Johannes Zumbrun { seal }

Three men signed the will as witnesses.

Signed, sealed, published and declared by John Zumbrun the above named Testator as and for his last will and testament in the presence of us who at his request in his presence and in the presence of each other have subscribed our names as witness thereto–

Geo. Price
John Gillette
Whilit Millness (?)

John Zumbrun signed this will on October 30 of 1819, and by December 6th of that year had died. The Register of Wills includes the following note along with his will.

Frederick County to wit;

On the 6th day of December 1819, there came Abraham Null & Jacob Zumbrun and made Oath on the Holy Evangely of Almighty God that the foregoing instrument of writing is the true, whole will and testament of John Zumbrun, late of Frederick County deceased, that hath come to their hands and possession and that they do not know of any other.

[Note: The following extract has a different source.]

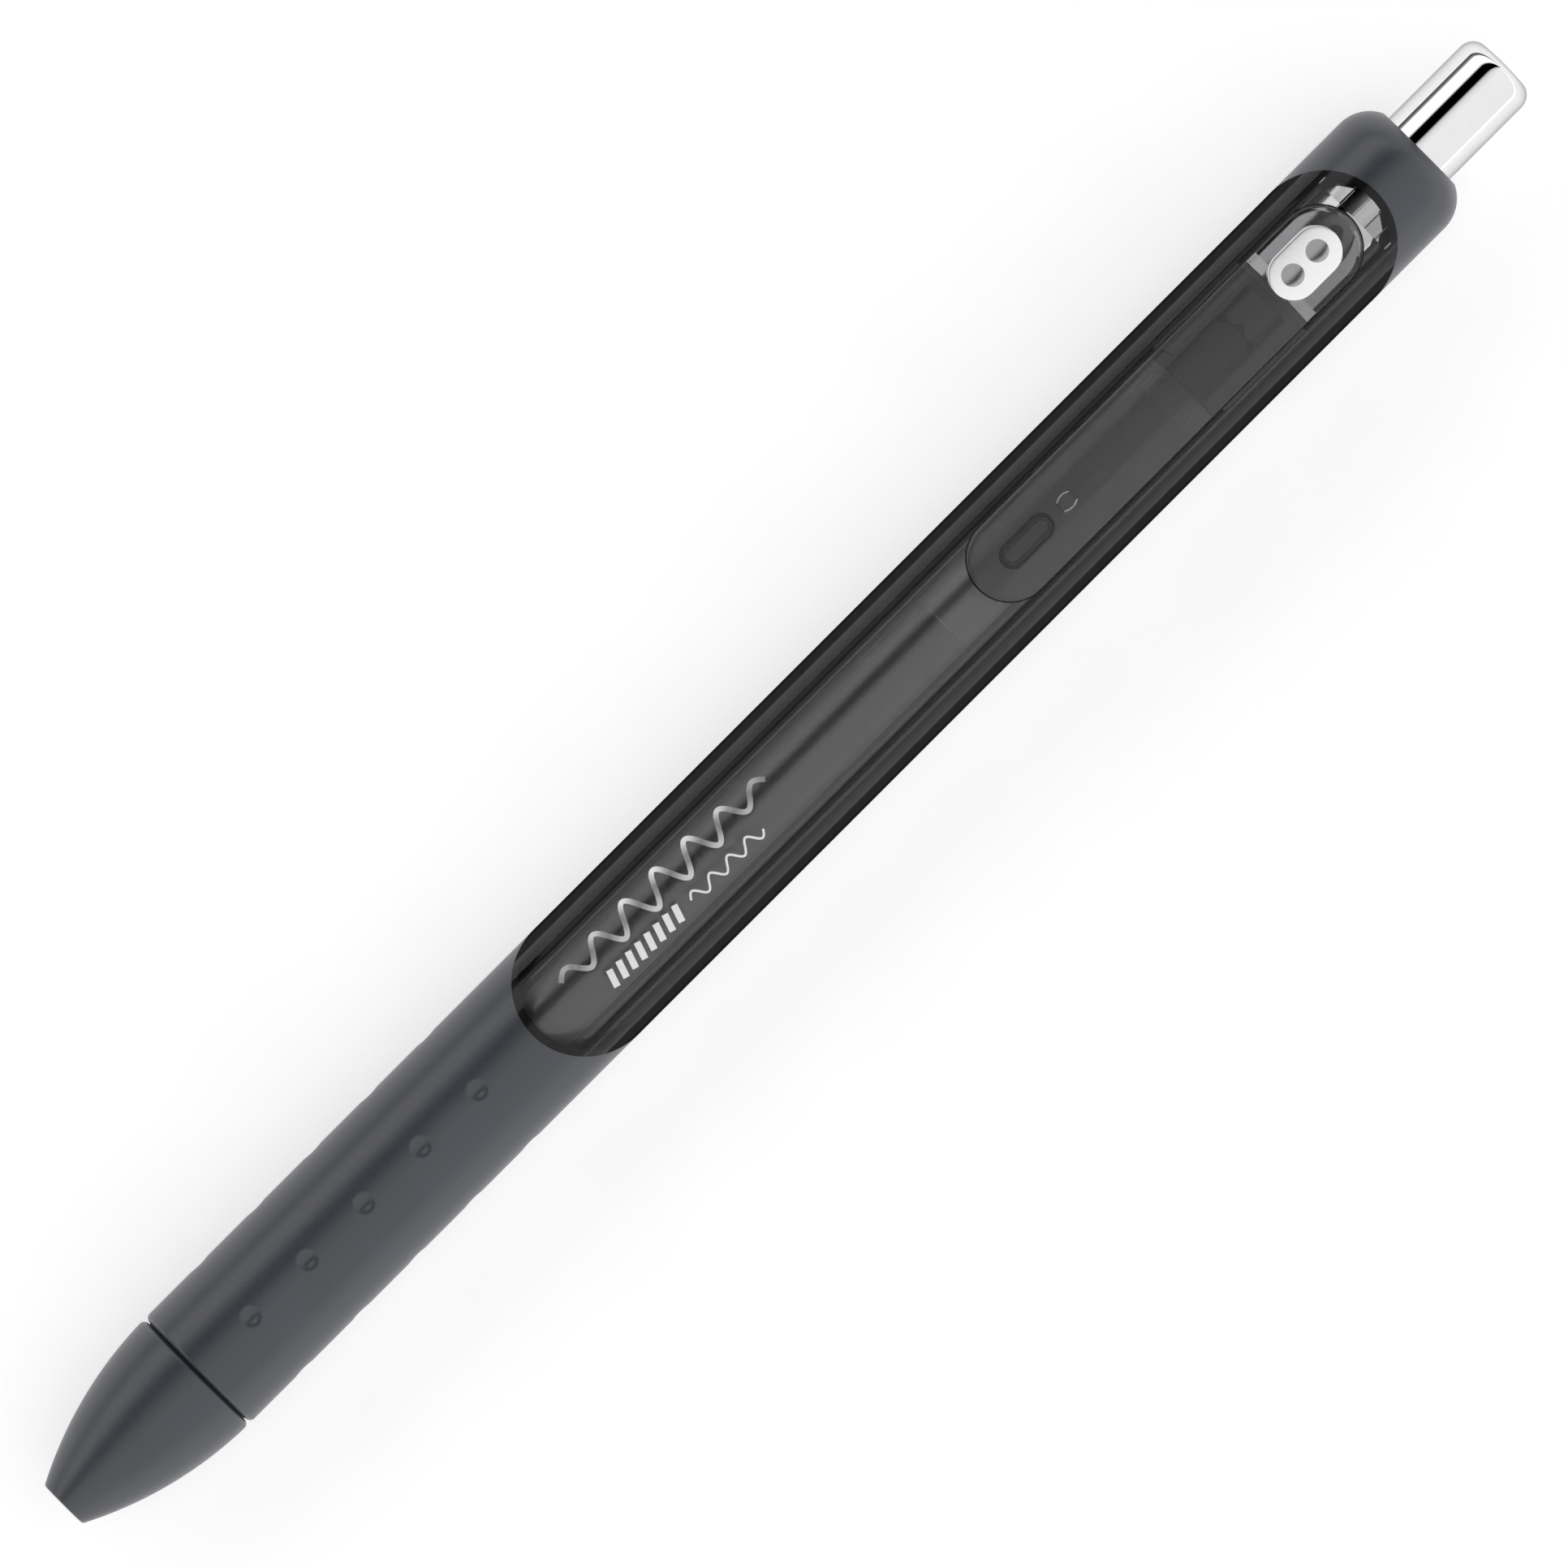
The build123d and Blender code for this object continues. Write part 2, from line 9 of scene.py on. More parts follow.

Henry Steiner, Register of Wills

Source: from the Maryland Register of Wills, 1629-1999, Frederick County Wills 1816-1822, Volume 2, Page 304

Some questions for further research

  • Was this largely legal boilerplate or did Johann write this himself from scratch?
  • What can we learn about Jacob Hiteshew that might reveal why he was so detested?
  • Where exactly were these farms “Brotherly Love,” “Brooks Discovery on the Rich Lands,” “Brooks Second Discovery on the Rich Lands,” “Ebon Forest,” “Neglect” and “Watson’s Delight”?
  • Could “Brotherly Love” possibly be a reference to the ship “Brothers,” on which Johann’s father Heinrich Zumbrun immigrated to the United States?